No federal RES legislation is currently in Congress, and while legislation for a CES has been introduced, it doesn’t look as though the bill will pass in the near future.

Moving Forward

“It’s a tough time in Washington to get anything to the president’s desk to sign, so it’s hard to see that happening,” Caperton says. “At the same time there is support of the legislation in both the Senate and the House, so I think it would be very reasonable for them to at least vote on it.”
He believes a CES would be much more likely to pass than an RES, because a CES provides more regional flexibility for states that haven’t invested in renewables, such as those in the Southeast. “Bringing in a lot of different resources is valuable,” Caperton says, adding that the concept of a CES has gotten a broad base of support.

But what would happen to state policies if a national policy is adopted? “There certainly is a fear that some states would say, ‘we have a national policy, we don’t need our state policy anymore,’” Caperton says. “That would probably be a mistake, because I think states would tend to have a stronger RES than a federal CES would lead to, and they are seeing a lot of investment and economic benefit through this.”

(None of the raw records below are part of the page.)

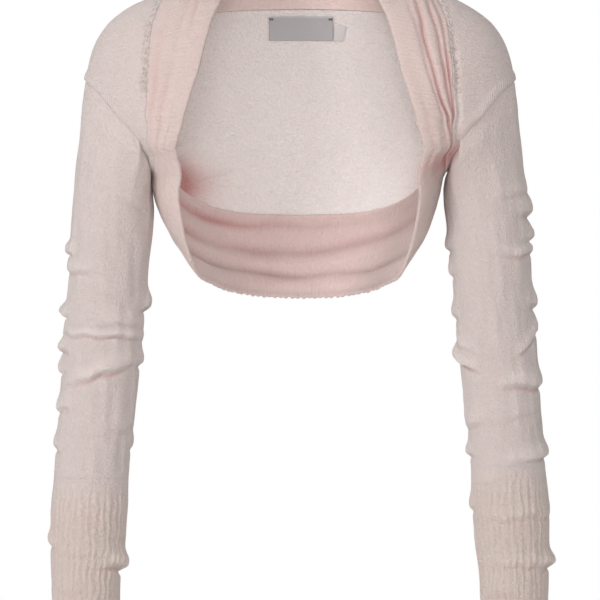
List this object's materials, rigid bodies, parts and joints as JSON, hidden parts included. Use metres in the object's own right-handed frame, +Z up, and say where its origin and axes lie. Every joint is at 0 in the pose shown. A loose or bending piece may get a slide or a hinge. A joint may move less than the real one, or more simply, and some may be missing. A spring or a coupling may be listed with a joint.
{
  "type": "bolero",
  "caption": "Short open-fronted knitted bolero with a wide ribbed band round its opening and long cuffed sleeves, filled out as if worn.",
  "frame": {"origin": "midway between the two places where the neck meets the shoulders, where the wearer's shoulders hold the garment up", "axes": "+Z up, -Y the open front, +X the wearer's left"},
  "size_m": [0.5038, 0.1893, 0.6869],
  "materials": {
    "knit": "fine slubbed knit with a soft nap",
    "rib": "ribbed knit with a soft nap",
    "label": "woven satin",
    "tab": "thin printed tape, bare"
  },
  "bodies": {
    "root": {"back_panel": "knit", "front_panel_left": "knit", "front_panel_right": "knit", "sleeve_left": "knit", "sleeve_right": "knit", "cuff_left": "rib", "cuff_right": "rib", "band_neck": "rib", "band_front_left": "rib", "band_front_right": "rib", "band_hem": "rib", "neck_label": "label", "size_tab": "tab"}
  },
  "joints": []
}
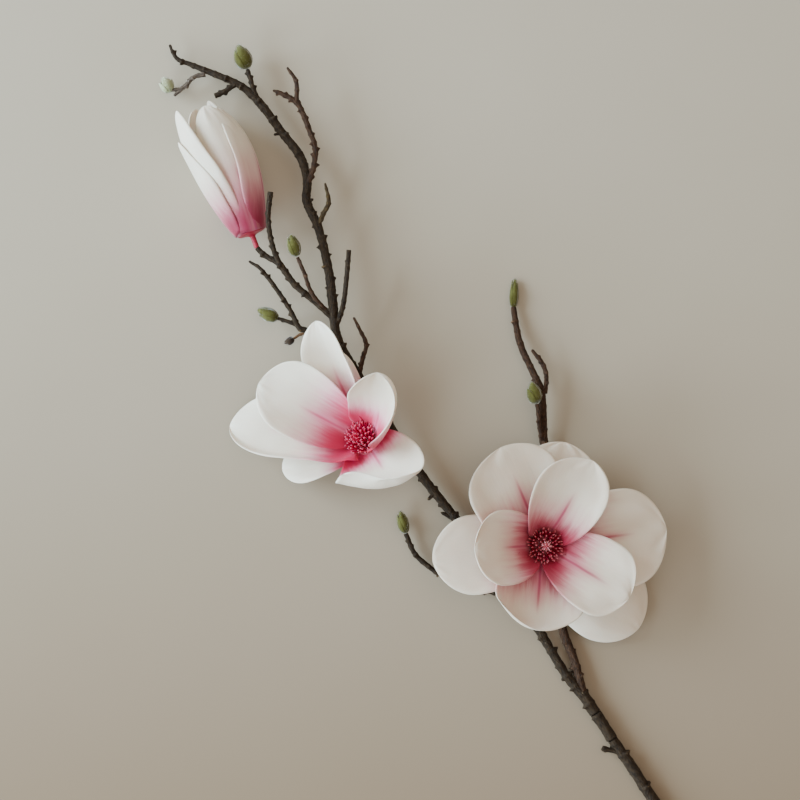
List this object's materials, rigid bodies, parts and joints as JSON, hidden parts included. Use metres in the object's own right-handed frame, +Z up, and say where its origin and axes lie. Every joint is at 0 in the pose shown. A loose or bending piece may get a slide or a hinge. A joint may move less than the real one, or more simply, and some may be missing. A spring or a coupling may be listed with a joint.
{
  "type": "artificial magnolia branch",
  "caption": "Long forked artificial magnolia branch lying on a surface, with open pink-hearted white flowers, a closed flower, downy green buds and bare brown twigs.",
  "frame": {"origin": "on the surface it lies on, below the middle of its box", "axes": "+Y towards the crown of the branch, +X to the right seen from above, +Z up from the surface"},
  "size_m": [0.3368, 0.5112, 0.0697],
  "materials": {
    "bark": "matt moulded bark, dark brown",
    "dark_bark": "smooth dark brown",
    "bud_down": "short pale down over olive green",
    "petal_open": "satin coated foam, off-white with sprayed pink and crimson at the foot",
    "petal_closed": "satin coated foam, white tip to crimson foot",
    "crimson": "satin crimson",
    "stamens": "dark crimson with pale tips",
    "pistil": "pale pink"
  },
  "bodies": {
    "root": {"lower_stem": "bark", "stem_sleeve": "bark", "left_stem": "bark", "upper_stem": "bark", "right_stem": "bark", "right_stem_twig": "bark", "fifth_bud_twig": "bark", "sixth_bud_twig": "bark", "crown_left_twig": "bark", "crown_stub_twig": "bark", "crown_bud_twig": "bark", "upper_twig": "bark", "golden_twig": "bark", "closed_flower_twig": "bark", "second_bud_twig": "bark", "side_twig": "bark", "third_bud_stalk": "bark", "tall_right_twig": "bark", "small_right_twig": "bark", "dark_bud_stalk": "dark_bark", "dark_bud": "dark_bark", "top_bud": "bud_down", "curled_bud": "bud_down", "second_bud": "bud_down", "third_bud": "bud_down", "right_tip_bud": "bud_down", "fifth_bud": "bud_down", "sixth_bud": "bud_down", "large_flower_petal_upper_inner": "petal_open", "large_flower_petal_left_inner": "petal_open", "large_flower_petal_lower_right_inner": "petal_open", "large_flower_petal_upper_left_middle": "petal_open", "large_flower_petal_lower_middle": "petal_open", "large_flower_petal_right_middle": "petal_open", "large_flower_petal_top_outer": "petal_open", "large_flower_petal_left_outer": "petal_open", "large_flower_petal_lower_right_outer": "petal_open", "middle_flower_petal_upper_left_inner": "petal_open", "middle_flower_petal_right_inner": "petal_open", "middle_flower_petal_top_middle": "petal_open", "middle_flower_petal_far_left_middle": "petal_open", "middle_flower_petal_lower_right_middle": "petal_open", "middle_flower_petal_top_outer": "petal_open", "middle_flower_petal_lower_left_outer": "petal_open", "closed_flower_petal_right_outer": "petal_closed", "closed_flower_petal_front_outer": "petal_closed", "closed_flower_petal_left_outer": "petal_closed", "closed_flower_petal_left_inner": "petal_closed", "closed_flower_petal_right_inner": "petal_closed", "closed_flower_petal_back_inner": "petal_closed", "large_flower_receptacle": "crimson", "middle_flower_receptacle": "crimson", "closed_flower_peg": "crimson", "large_flower_stamens": "stamens", "middle_flower_stamens": "stamens", "large_flower_pistil": "pistil", "middle_flower_pistil": "pistil"}
  },
  "joints": []
}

Regardless of what may happen, work on state-crafted energy policies continues. Bonitz says SACE’s allies in South Carolina are striving to get an RES or CES introduced in the state legislature, and efforts continue in Florida. “We are hopeful that the myth-perpetuators are beginning to see the beacon of local economic development via off-shore wind and small-scale sustainable biomass, among other clean energy technologies,” he says.

Meanwhile, the states that have implemented an RES will continue to reap the benefits. “All of the states that have them are seeing a lot more renewable energy being sold,” Caperton says. “And that’s good for consumers, businesses and workers in those states.”